Collectively we are not very effective at critical thinking. For starters, we immediately jump to conclusions, the default reaction to new information. Daniel Kahneman explains this in his essential book Thinking, Fast and Slow. If the subject is not clear cut, take a bit of time to think more about it.
Most people don’t have a good grasp of probability; it is something scientists are specifically trained for. We think of “N,” the number of replications. An event happens, N = 1, and there is zero confidence in predicting future results. If the same event happens three times in a row, people automatically think “cause and effect.” That’s not good enough. When we do experiments, we try for at least 25 replications, and that only gives us around 95% confidence in the results; one time in 20 we will still be wrong. So the next time something unusual happens to you, think “N = 1” and be patient.
If the event is truly impressive or frightening we tend to give it more importance. Every time a plane goes down, we all shudder and wonder about the safety of flying. But your probability of dying in bulk commercial aircraft is one in seven million. You are 19 times more likely to die stepping into a car.

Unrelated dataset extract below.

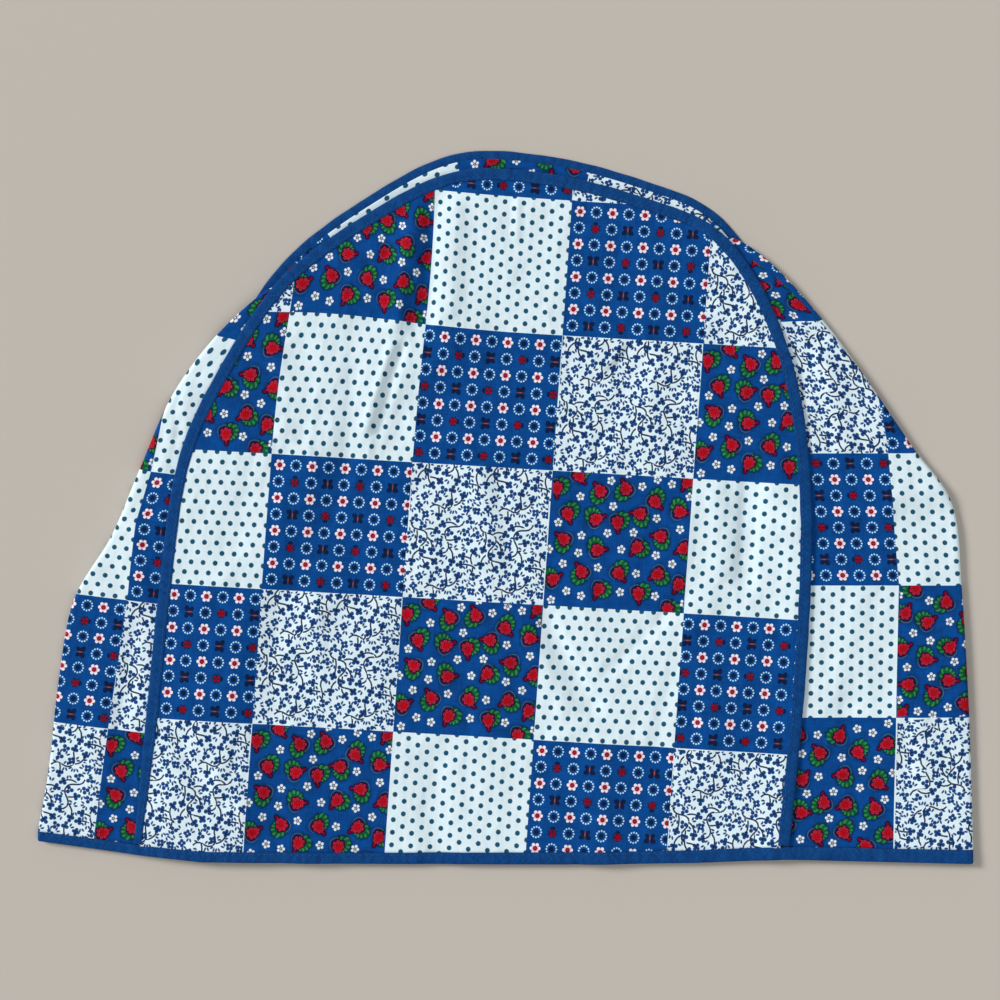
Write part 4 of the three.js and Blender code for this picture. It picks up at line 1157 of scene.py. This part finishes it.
def hem_tape():
    """The hem tape, the path of its topstitching, and its length all round."""
    ends = lie_at(np.array([0.0, 1.0]))
    levels = upper_height(ends)
    seam_x = ends["seam"][:, 0]
    radius = (levels - TAPE / 2) / 2
    left = LEFT_FOLD[0][0] + TAPE / 2 + radius[0]
    right = RIGHT_FOLD[0][0] - TAPE / 2 - radius[1]

    def upper_level(x):
        on_panel = np.clip(x, seam_x[0] + INSIDE_SEAM, seam_x[1] - INSIDE_SEAM)
        panel = np.maximum(front_height(on_panel, upper_edge(on_panel)), TAPE * 1.5 + GAP)
        from_left = smoothstep(x, seam_x[0] - HEM_MEETS, seam_x[0] + HEM_MEETS)
        to_right = smoothstep(x, seam_x[1] - HEM_MEETS, seam_x[1] + HEM_MEETS)
        return lerp(lerp(levels[0], panel, from_left), levels[1], to_right)

    top_x = np.linspace(left, right, HEM_STATIONS)
    low_x = np.linspace(right, left, HEM_STATIONS)
    angle = np.linspace(0, np.pi, HEM_ROUND + 2)[1:-1]
    x = np.concatenate([top_x, right + radius[1] * np.sin(angle), low_x, left - radius[0] * np.sin(angle)])
    z = np.concatenate([upper_level(top_x), TAPE / 2 + radius[1] * (1 + np.cos(angle)),
                        np.full(len(low_x), TAPE / 2), TAPE / 2 + radius[0] * (1 - np.cos(angle))])
    edge_x = np.clip(x, left, right)
    edge = upper_edge(edge_x)
    lower_run = slice(HEM_STATIONS + HEM_ROUND, 2 * HEM_STATIONS + HEM_ROUND)
    edge[lower_run] = lower_edge(edge_x[lower_run])
    width = np.interp(x, [LEFT_FOLD[0][0], RIGHT_FOLD[0][0]], HEM_TAPE)
    middles = np.column_stack([x, edge - width / 2 + HEM_HOLDS, z])
    across = np.tile([0.0, 1.0, 0.0], (len(x), 1))
    piece = tape_mesh("hem_tape", middles, across, width, closed=True, open_side=1)
    path = middles[:HEM_STATIONS].copy()
    path[:, 1] += width[:HEM_STATIONS] / 2 - STITCH_INSET["hem"]
    path[:, 2] += TAPE / 2
    return piece, path, np.linalg.norm(np.diff(middles, axis=0), axis=1).sum()


hem, hem_stitch_path, hem_length = hem_tape()
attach(hem, "root")
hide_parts("hem_binding")
hem_length * MM

# ---------------------------------------------------------------------------------------------
# The topstitching: blue cotton thread in straight stitches, sewn by machine just inside
# the edge of each tape. Each stitch dips into the tape at both ends.
# ---------------------------------------------------------------------------------------------
EACH_VARIES = (0.82, 1.12)      # times the size
SEAM_STITCH = {"Pitch": 0.0029, "Stitch": 0.0021, "Thread": 0.00026}      # metres
HEM_STITCH = {"Pitch": 0.0033, "Stitch": 0.0024}
straight_stitches, net, (row, pitch, stitch, thread, seed, material), give = new_group(
    "Straight stitches", {"Geometry": "Geometry", **SEAM_STITCH, "Seed": 5, "Material": "Material"},
    ("Geometry",), "Geometry")
path = net.out("GeometryNodeMeshToCurve", {0: row})
places = net.node("GeometryNodeCurveToPoints", {"Curve": path, "Length": pitch}, mode="LENGTH").outputs
bead = net.out("GeometryNodeMeshIcoSphere", {"Radius": 1.0, "Subdivisions": 1})
shaped = net.out("GeometryNodeTransform", {"Geometry": bead, "Scale": net.join(thread, thread, stitch * 0.5)})
varied = net.out(
    "FunctionNodeRandomValue", {2: EACH_VARIES[0], 3: EACH_VARIES[1], "Seed": seed}, 1, data_type="FLOAT")
sewn = net.out("GeometryNodeInstanceOnPoints", {
    "Points": Field(net, places["Points"]), "Instance": shaped, "Rotation": Field(net, places["Rotation"]),
    "Scale": varied})
real = net.out("GeometryNodeRealizeInstances", {"Geometry": sewn})
give(net.out("GeometryNodeSetMaterial", {"Geometry": real, "Material": material}))

THREAD_BLUE = {"dark": srgb(6, 60, 124), "light": srgb(40, 102, 164)}
STREAKS = (900.0, 310.0)        # to the metre
blue_thread, net, shader = new_material("blue_thread", {"Roughness": 0.7, "Specular IOR Level": 0.2})
run, _, _ = net.split(net.out("ShaderNodeTexCoord", {}, "Object"))
streaks = net.noise(run * STREAKS[0], run * STREAKS[1])
net.put(shader["Base Color"], net.mix(streaks, THREAD_BLUE["dark"], THREAD_BLUE["light"]))


def stitch_row(name, path, **sizes):
    """A row of stitches along a path, as one plain mesh."""
    guide = place_mesh(name + "_path", path, [], [(k, k + 1) for k in range(len(path) - 1)])
    modifier = guide.modifiers.new("stitches", "NODES")
    modifier.node_group = straight_stitches
    sizes["Material"] = blue_thread
    for item in straight_stitches.interface.items_tree:
        if item.in_out == "INPUT" and item.name in sizes:
            modifier[item.identifier] = sizes[item.name]
    evaluated = guide.evaluated_get(bpy.context.evaluated_depsgraph_get())
    made = bpy.data.meshes.new_from_object(evaluated)
    made.name = name
    piece = bpy.data.objects.new(name, made)
    scene.collection.objects.link(piece)
    guide.modifiers.clear()
    bpy.data.objects.remove(guide)
    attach(piece, "root")


stitch_row("front_topstitch", front_stitch_path, Seed=3)
stitch_row("back_topstitch", back_stitch_path, Seed=4)
stitch_row("hem_topstitch", hem_stitch_path, Seed=5, **HEM_STITCH)

# ---------------------------------------------------------------------------------------------
# The studio: a pale floor under the cover, one soft distant light from the left of the dome, a
# weaker one opposite, an even pale surround, and a camera straight above the cloth.
# ---------------------------------------------------------------------------------------------
floor_mesh = bpy.data.meshes.new("floor")
floor_mesh.from_pydata([(-9, -9, 0), (9, -9, 0), (9, 9, 0), (-9, 9, 0)], [], [(0, 1, 2, 3)])
pale, _, _ = new_material("pale_floor", {"Base Color": srgb(199, 191, 180), "Roughness": 0.9})
floor_mesh.materials.append(pale)
floor = bpy.data.objects.new("floor", floor_mesh)
scene.collection.objects.link(floor)

SURROUND = {"lights_by": 0.36, "seen_more_by": 0.34}
world = bpy.data.worlds.new("soft_surround")
scene.world = world
world.use_nodes = True
background = world.node_tree.nodes["Background"].inputs
background["Color"].default_value = (0.93, 0.96, 1.0, 1.0)
net = Net(world.node_tree)
seen = net.out("ShaderNodeLightPath", {}, "Is Camera Ray")
net.put(background["Strength"], seen * SURROUND["seen_more_by"] + SURROUND["lights_by"])


def distant_light(name, come_from, spread, power):
    lamp = bpy.data.lights.new(name, "SUN")
    lamp.angle = spread
    lamp.energy = power
    made = bpy.data.objects.new(name, lamp)
    made.location = come_from
    east, north, up = come_from
    made.rotation_euler = (math.atan2(math.hypot(east, north), up), 0, math.atan2(east, -north))
    scene.collection.objects.link(made)


distant_light("main_light", come_from=(-1.0, 0.45, 0.6), spread=0.3, power=2.7)
distant_light("fill_light", come_from=(0.8, -0.5, 1.2), spread=0.8, power=0.54)

FRAME = {"across": 0.5255, "right": -3.4 * MM, "up": 4.7 * MM, "floor_to_cloth": 0.005}     # metres
camera = bpy.data.cameras.new("camera")
camera.sensor_width = 36.0
camera.lens = 65.0
camera.clip_start = 0.05
above = FRAME["across"] * camera.lens / camera.sensor_width + FRAME["floor_to_cloth"]
eye = bpy.data.objects.new("camera", camera)
eye.location = (table_origin[0] + FRAME["right"], table_origin[1] + FRAME["up"], above)
scene.collection.objects.link(eye)
scene.camera = eye

bpy.context.view_layer.update()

And perhaps the best example of skewed understanding of probabilities is nuclear power. Chernobyl, the result of clearly shoddy improper procedures, resulted in about sixty total deaths attributed to immediate blast effects, half of those occurring well after the event. Because dosages were so low, there is a lot of debate over possible subsequent cancer deaths, with no resolution possible because the radiation levels were so low that accurate damage prediction is impossible.
Fukushima also scared a lot of people, although there were no immediate radiation-caused deaths. Several dozen people died from evacuation stress-related events. Fifteen thousand died as a result of the earthquake and tsunami. Nuclear waste bothers a lot of people, although if you got your entire lifetime of electricity from nuclear power, the waste would be the size of a door knob (usually stored in pools of water on site at the moment). Nuclear has by far the lowest death rate of nonrenewable sources, and that is almost entirely due to mining accidents. It has prevented millions of pollution-related deaths and its footprint is far smaller than solar, wind, or hydroelectric.
But what about critical thinking in daily events? We all read the news in various formats and much of what we browse is either exaggerated or untrue. How to know? First, consider the source. A reputable news medium counts for a lot; if you get all your information from Fox (as my brother does), at best you’re getting shoddy information. Look at the source. Ideally it’s a publication from a reputable scientific or medical journal, or maybe from a doctor or scientist. If you’re doubtful, follow the money. It’s a climate denial from a person funded by Exxon? Ha. And if it’s completely undocumented and a conspiracy theory to boot, stop reading.
I still find it incredible that any rational person would believe Qanon… but then, they aren’t rational, are they?